Start with some basic math. Say you currently make $6,000/month.  Once you retire, you might expect to need about 75% of your current income for expenses. That means, in retirement you would need $4,500/month to meet expenses. Since few people* expect to draw traditional pensions any more, it can be hard to imagine where that monthly income is going to come from. To get a sense of what your actual retirement number may be, use our Retirement Planner Calculator.

*Exceptions may include military and government retirees, retired teachers, civil servants, etc.

Get real

Your projected monthly expenses in retirement may be higher than you expected. There are ways to adjust what you’re doing today to either come up with the amount you will need or reduce the amount you’ll need to save. Some options include saving more, retiring later, preparing to live on less or a combination of these changes. 

Take “saving more.” You may not feel comfortable suddenly upping your withholding by, say, 5% a year. A fairly painless alternative could be to bump up your withholding gradually, perhaps 1-2% a year until you max out your contributions to your IRA or company retirement plan (or both!).

Of course, be sure to factor for Social Security. People may be confused by news stories projecting dwindling Social Security coverage. But for the foreseeable future, it will likely play a significant part in the retirement incomes of most Americans.

Everyone’s Social Security formula is different based on their age, earning history, current income, etc. But here is one example of how Social Security income can factor into retirement expenses: 

A 53 year old earns $72,000/year

He plans to retire at age 69

It’s estimated that he would receive about $1880/month in today’s dollars when he retires.
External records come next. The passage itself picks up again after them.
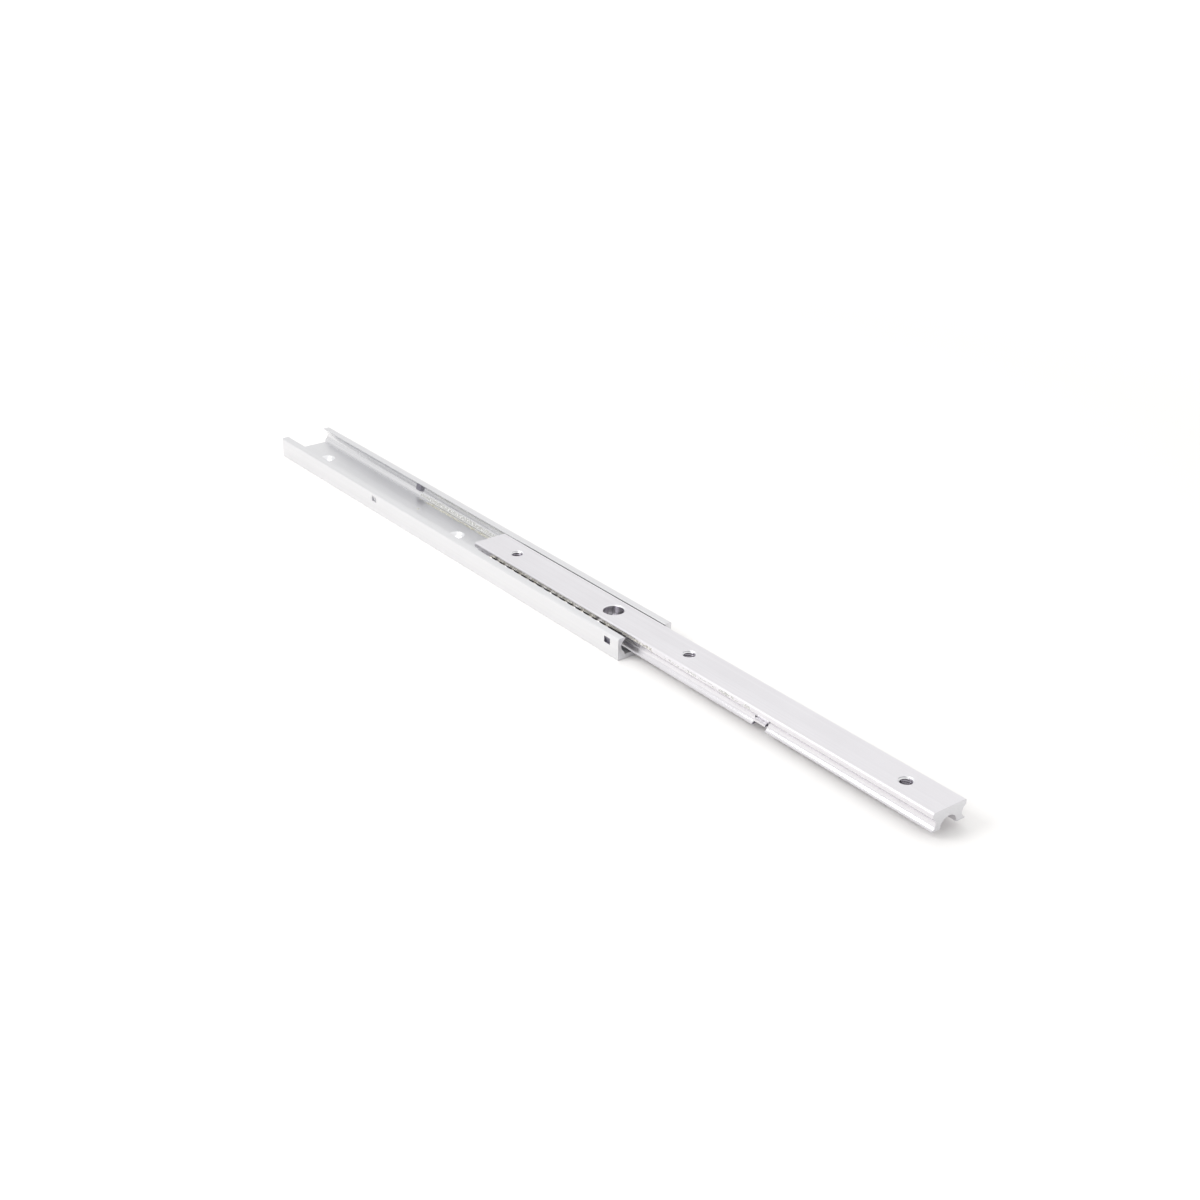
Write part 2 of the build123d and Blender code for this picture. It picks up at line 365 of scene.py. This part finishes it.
def bearing_steel(name):
    """Polished steel balls with a smear of grease."""
    g = Graph(name)
    smear = g.noise((520.0, 420.0, 420.0), detail=4.0, distortion=0.6)
    patches = g.remap(smear, 0.46, 0.60, 0.0, 1.0)
    g.put(g.mix(patches, (0.74, 0.73, 0.71, 1), (0.68, 0.65, 0.57, 1)), g.shader.inputs["Base Color"])
    g.put(g.remap(smear, 0.42, 0.64, 0.09, 0.24), g.shader.inputs["Roughness"])
    g.put(g.bump(smear, 0.006 * MM), g.shader.inputs["Normal"])
    g.shader.inputs["Metallic"].default_value = 1.0
    return g.material


def grease(name, pale, deep, clearness):
    """Thin lithium grease, wet and translucent."""
    g = Graph(name)
    ripples = g.noise((1400.0, 2600.0, 2600.0), detail=4.0, distortion=0.8)
    g.put(g.mix(g.remap(ripples, 0.35, 0.65, 0.0, 1.0), deep, pale), g.shader.inputs["Base Color"])
    g.put(g.remap(ripples, 0.3, 0.7, 0.14, 0.34), g.shader.inputs["Roughness"])
    g.put(g.bump(ripples, 0.02 * MM), g.shader.inputs["Normal"])
    g.shader.inputs["Transmission Weight"].default_value = clearness
    g.shader.inputs["IOR"].default_value = 1.46
    return g.material


# ---------------------------------------------------------------- rails

def link(name, mesh):
    """A new object in the scene, showing this mesh."""
    piece = bpy.data.objects.new(name, mesh)
    bpy.context.scene.collection.objects.link(piece)
    return piece


def edge_angle(edge):
    """Angle between an edge's two faces, in degrees."""
    return math.degrees(edge.calc_face_angle(0.0))


def from_groove_axis(vertex, centre_y):
    """Offset of a point from the nearer ball groove's axis, in the section plane."""
    side = 1.0 if vertex.co.y > 0 else -1.0
    return Vector((0.0, vertex.co.y - side * centre_y, vertex.co.z - BALL_Z))


def on_groove(face, centre_y):
    """True for a facet of a ball groove's round wall."""
    misses = [abs(from_groove_axis(vertex, centre_y).length - GROOVE_RADIUS) for vertex in face.verts]
    return max(misses) < GROOVE_REACH


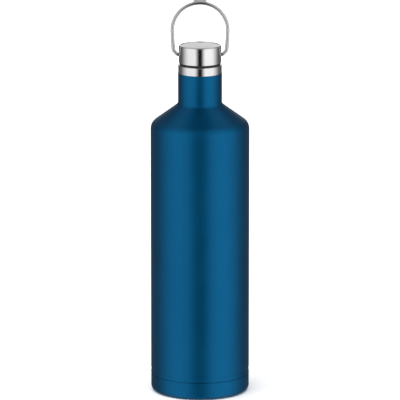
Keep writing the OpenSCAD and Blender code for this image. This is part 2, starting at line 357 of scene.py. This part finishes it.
def lacquer():
    """Translucent metallic lacquer over brushed steel."""
    g = Graph("blue_lacquer")
    g.set(Metallic=0.95, Specular_IOR_Level=0.0, Coat_Weight=0.08, Coat_Roughness=0.10, Coat_IOR=1.45,
          Sheen_Weight=0.02, Sheen_Roughness=0.35)
    cloud = g.noise(45, 3)
    flake = g.split(g.flakes(5200))[0]
    base = g.blend(g.span(cloud, 0.3, 0.7, 0, 1), (0.0022, 0.105, 0.248), (0.0028, 0.117, 0.270))
    g.link(g.blend(g.span(flake, 0.86, 1.0, 0.0, 0.35), base, (0.010, 0.155, 0.330)), "Base Color")
    lines = turned_lines(g, 2600)
    g.link(g.math("ADD", g.span(lines, 0.3, 0.7, 0.38, 0.43), g.span(cloud, 0.3, 0.7, 0.0, 0.03)),
           "Roughness")
    peel = g.math("ADD", g.noise(420, 2), g.math("MULTIPLY", lines, 0.35))
    g.bump(peel, 0.035, 0.25)
    return g.material


def steel(name, colour, low, high, line_density=3200, bump=0.05):
    """Bare steel with turned polishing lines, faint smears and a few fine scratches."""
    g = Graph(name)
    g.set(Metallic=1.0)
    lines = turned_lines(g, line_density)
    smear = g.noise(90, 4, 0.6)
    darker = tuple(0.86 * c for c in colour)
    g.link(g.blend(g.span(smear, 0.35, 0.75, 0, 0.5), colour, darker), "Base Color")
    g.link(g.math("ADD", g.span(lines, 0.25, 0.75, low, high), g.span(smear, 0.4, 0.8, 0, 0.05)),
           "Roughness")
    g.bump(lines, bump, 0.1)
    return g.material


def spun_steel():
    """Satin disc, brushed in fine circles about its centre."""
    g = Graph("satin_spun_steel")
    g.set(Metallic=1.0)
    rings = g.noise(4200, 3, 0.6, g.combine(g.radius()))
    haze = g.noise(120, 3)
    g.link(g.blend(g.span(haze, 0.3, 0.7, 0, 1), (0.82, 0.81, 0.81), (0.76, 0.755, 0.755)), "Base Color")
    g.link(g.span(rings, 0.25, 0.75, 0.28, 0.40), "Roughness")
    g.bump(rings, 0.12, 0.08)
    return g.material


def wire_steel(name, colour, low, high):
    """Drawn and tumbled steel: fine lengthwise marks and soft dents."""
    g = Graph(name)
    g.set(Metallic=1.0)
    dents = g.noise(900, 3)
    marks = g.noise(1.0, 2, 0.6, g.scaled(900, 9000, 900))
    worn = tuple(0.9 * c for c in colour)
    g.link(g.blend(g.span(dents, 0.3, 0.7, 0, 1), colour, worn), "Base Color")
    g.link(g.span(marks, 0.3, 0.7, low, high), "Roughness")
    g.bump(g.math("ADD", dents, marks), 0.06, 0.1)
    return g.material


def moulded(name, colour, low, high, grain_scale, bump, **values):
    """Moulded plastic or rubber with a fine sparked grain and faint flow marks."""
    g = Graph(name)
    g.set(**values)
    grain = g.noise(grain_scale, 3, 0.6)
    flow = g.noise(160, 3)
    lighter = tuple(min(1.0, 1.18 * c + 0.004) for c in colour)
    g.link(g.blend(g.span(flow, 0.3, 0.7, 0, 1), colour, lighter), "Base Color")
    g.link(g.span(grain, 0.3, 0.7, low, high), "Roughness")
    g.bump(grain, bump, 0.06)
    return g.material


def crinkled_foil():
    """Thin copper foil with sharp creases."""
    g = Graph("copper_foil")
    g.set(Metallic=1.0)
    creases = g.noise(260, 5, 0.65)
    g.link(g.blend(g.span(creases, 0.3, 0.7, 0, 1), (0.60, 0.27, 0.14), (0.75, 0.38, 0.22)), "Base Color")
    g.link(g.span(creases, 0.3, 0.7, 0.15, 0.35), "Roughness")
    g.bump(creases, 0.5, 0.3)
    return g.material


def pale_floor():
    """Matt, nearly white floor."""
    g = Graph("pale_floor")
    grain = g.noise(60, 2)
    g.link(g.blend(g.span(grain, 0.3, 0.7, 0, 1), (0.90, 0.905, 0.91), (0.91, 0.915, 0.92)), "Base Color")
    g.set(Roughness=0.9, Specular_IOR_Level=0.0)
    return g.material


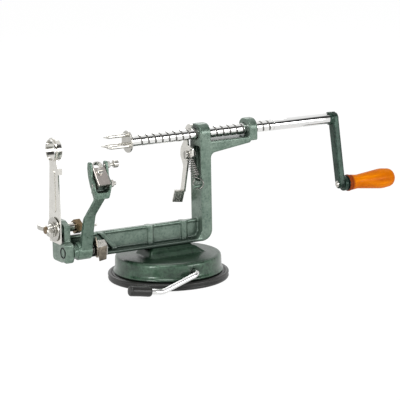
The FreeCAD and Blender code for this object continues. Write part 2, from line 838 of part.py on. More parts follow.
def suction_lever():
    """The bent steel rod that works the pad, its eccentric, its rubber grip and its clip."""
    reach = "-dome_radius - rod_reach"
    low_reach = reach + " - 0.6"
    tail_end = "(grip_left + (grip_end + free_gap) * cos(grip_lift))"
    points = [
        ("0", "rod_end - 1", "lever_height"),
        ("0", reach, "lever_height"),
        ("rod_knee", low_reach, "rod_low"),
        (tail_end, low_reach, "rod_low + (rod_knee - %s) * tan(grip_lift)" % tail_end),
    ]
    corners = [Vector(*[num(t) for t in p]) for p in points]
    bends = [num("rod_dia") * 1.25, num("rod_dia") * 2.2]
    keep(feature("rod_bent", bent_wire(corners, bends, num("rod_dia / 2"))), "lever_rod")
    cam = rod("cam_disc", "Y", "cam_radius", "cam_thick", "0", "-cam_thick / 2", "lever_height + cam_throw")
    hole = rod("cam_hole", "Y", "rod_dia / 2 + 0.01", "cam_thick + 4", "0", "-cam_thick / 2 - 2",
               "lever_height")
    keep(cut("cam_cut", cam, hole), "lever_cam")
    grip = turned("grip_turn", "X", [
        ("0", "0", 0),
        ("0", "grip_dia / 2", "grip_round"),
        ("grip_length", "grip_dia / 2", "grip_round"),
        ("grip_length", "rod_dia / 2 + fit_gap", 0),
        ("grip_end", "rod_dia / 2 + fit_gap", 0),
        ("grip_end", "0", 0),
    ])
    grip.Placement = FreeCAD.Placement(Vector(), FreeCAD.Rotation(Vector(0, 1, 0), num("grip_lift")))
    place(grip, "grip_left", low_reach, "rod_low + (rod_knee - grip_left) * tan(grip_lift)")
    keep(grip, "lever_grip")
    wall_in = "-dome_radius + dome_wall"
    washer = rod("clip_disc", "Y", "rod_dia / 2 + 1.6", "clip_thick", "0", wall_in + " + 1", "lever_height")
    bore = rod("clip_hole", "Y", "rod_dia / 2 + 0.01", "clip_thick + 2", "0", wall_in, "lever_height")
    gap = box("clip_gap", "-clip_mouth / 2", "clip_mouth / 2", "-dome_radius", "-dome_radius + 6",
              "lever_height - 6", "lever_height - 1")
    keep(cut("clip_cut", washer, fuse("clip_tools", [bore, gap])), "lever_clip")


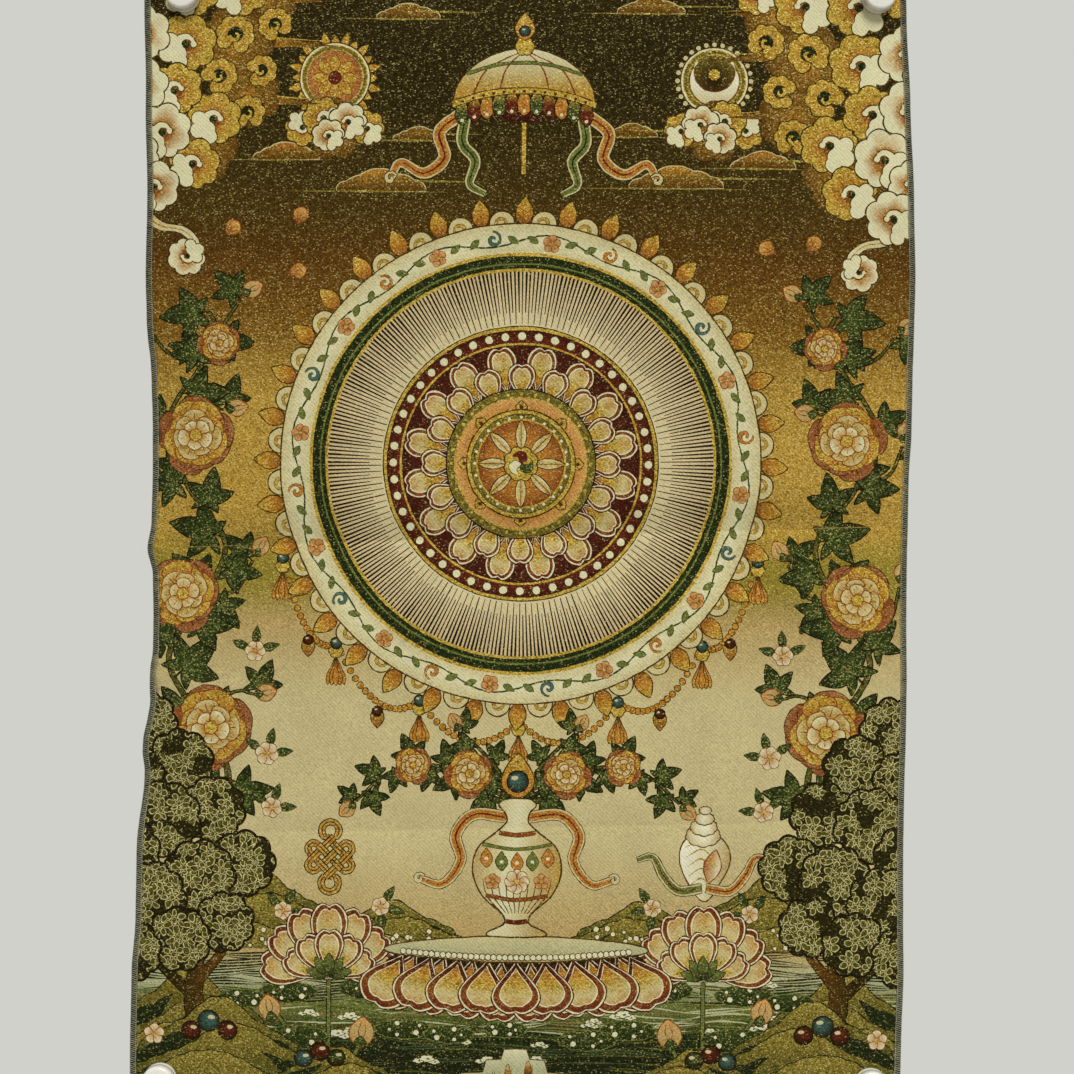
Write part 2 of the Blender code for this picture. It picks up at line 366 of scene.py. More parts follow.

If his expenses are $4,500/month in today’s dollars, then about 42% of his monthly expenses are covered by Social Security.

This is a hypothetical example. Individual results will vary.

Whichever path you choose, you will have much better odds of reaching your goals when you educate yourself about what will really be needed when you retire. As Yogi says, “When you come to a fork in the road, take it.” Because while “the future ain’t what it used to be,” “It ain’t over ‘til it’s over.”